A New Nazarene APR (Annual Pastor’s Report)– Jesus’ Style: Counting What Matters

Every pastor in the Church of the Nazarene must submit an Annual Pastor Report (APR). It contains the financial and attendance data from the previous church year. This data reports valuable information for the denominational research team. While the APR information may be prized to those few people in research labs and PhD candidates, a new APR short form could reflect more of what Jesus told us to track in the local church.* 

The Jesus-inspired APR Short Form would not have worship attendance (Jesus didn’t tell us to gather crowds); it would not include total monies raised (to Jesus, generosity wasn’t determined by the size of the gift. See: the widow’s mite); and it would not include monies spent on buildings (there are no directives from Jesus to build any edifices). Jesus wasn’t overly impressed with money, buildings or crowds. 

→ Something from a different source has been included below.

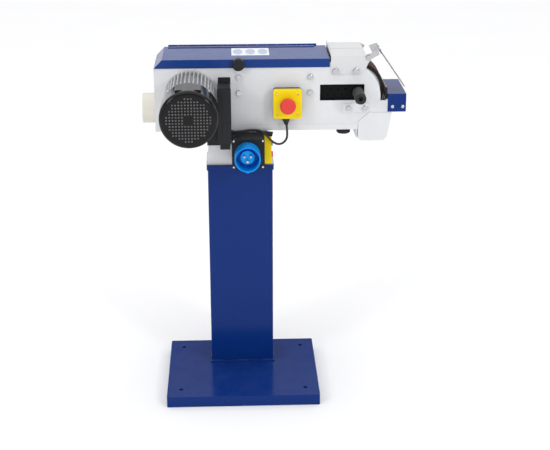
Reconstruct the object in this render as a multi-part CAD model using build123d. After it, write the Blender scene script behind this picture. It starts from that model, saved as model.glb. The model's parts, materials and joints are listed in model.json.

What would be included? Jesus’ Great Commission prioritizes baptisms and making disciples. Baptisms are easy to track (who got wet?). Discipleship is harder. Our disciple making matrix has been classroom (small group) learning.  A better determiner of disciples-making is service involvement. Discipleship is caught not taught (although that is an oversimplification. Obviously, teaching is involved). Instead of counting Sunday School (small group) numbers, let’s track the number of people serving in some capacity. The new Jesus versioned APR would reflect baptisms the number of people serving (questions 1 and 2)

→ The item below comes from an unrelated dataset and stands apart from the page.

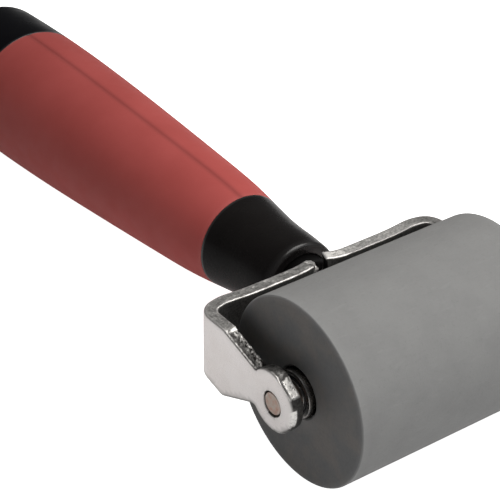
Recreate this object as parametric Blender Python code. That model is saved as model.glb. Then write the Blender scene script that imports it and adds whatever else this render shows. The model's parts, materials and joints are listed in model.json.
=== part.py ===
"""Rubber brayer: a rubber roller on two ball bearings in a bent steel fork, with a soft-grip handle.

The tool is drawn lying along +Y: X is the roller's axis, +Y runs back along the handle, +Z is up.
Lengths in the sizes below are millimetres. The finished tool lies on a table at z = 0, resting on
its roller and on the belly of its handle.
"""
import math

import bmesh
import bpy
import numpy as np
from mathutils import Matrix, Vector

MM = 0.001

# ---------------------------------------------------------------- driving sizes, in millimetres
GAP = 0.3               # clearance kept between pieces that touch in the real tool
SLACK = 0.15            # smaller clearance, half of GAP, on each side of a joint face

ROLLER_R = 20.0
ROLLER_L = 50.0
ROLLER_EDGE = 0.4       # rounding of the rubber's two edges
ROLLER_SHIFT = 1.0      # the roller sits pushed along its pin to the +X side
RUBBER_BORE_R = 7.0
RUBBER_LIP_R = 5.6      # smaller hole in the rubber's end faces
RUBBER_LIP = 1.0

CORE_R = 6.7
CORE_SEAT_R = 5.3       # seats of the two bearings
CORE_BORE_R = 4.5

PIN_R = 2.45
PIN_HOLE_R = 2.66
PIN_CHAMFER = 0.25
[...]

In Jesus’ famous judgement day, sheep and goat parable (Matthew 25:31-46), the priorities are feeding the hungry, offering drink to the thirsty; sheltering the stranger; clothing the naked; caring for the sick and visiting the prisoners. In other words, prioritizing the poor and justice matters. Any numbers on a APR should reflect the hours that disciples are in the community and dollars spent on addressing issues of poverty and injustice. (questions 3 and 4).

Here’s what the entire new APR form would look like:

Number of Baptisms
Number of People involved in ministry/service in the church
Number of hours spent in ministry/service in the community
Dollars given to help the poor/needy.

To appease the folks in Lenexa, there could be a box at the bottom of the form with the following question: Did you pay your apportionments in full? Yes or No. (Note: Jesus never told anyone to pay apportionments, but including the question would make the bean counters happy and show a commitment to the denomination).

That’s it.
That’s the form. 
Four numbers to track and one question to answer.

This Jesus-inspired APR short form would be basis on which success and failure are determined and what is highlighted at denominational gatherings. If we get those four numbers right and we focus on just those four things, then all the other numbers on the APR long-form will take care of themselves.

Let’s simplify and prioritize the things that Jesus called us to prioritize. 

*The long form with its bazillion questions (slight exaggeration) could still be collected for the researchers. Somewhere someone might benefit from knowing the number of children enrolled in Caravans (If you have to ask what’s “Caravans” put “zero” in that column), or maybe not.

**This post in no way is a dig at the research team at the Nazarene GMC. They do valuable work, and I deeply appreciate their efforts. The post is directed toward what is most beneficial to the local church and how churches can be laser focused in accomplishing the mission of Christ.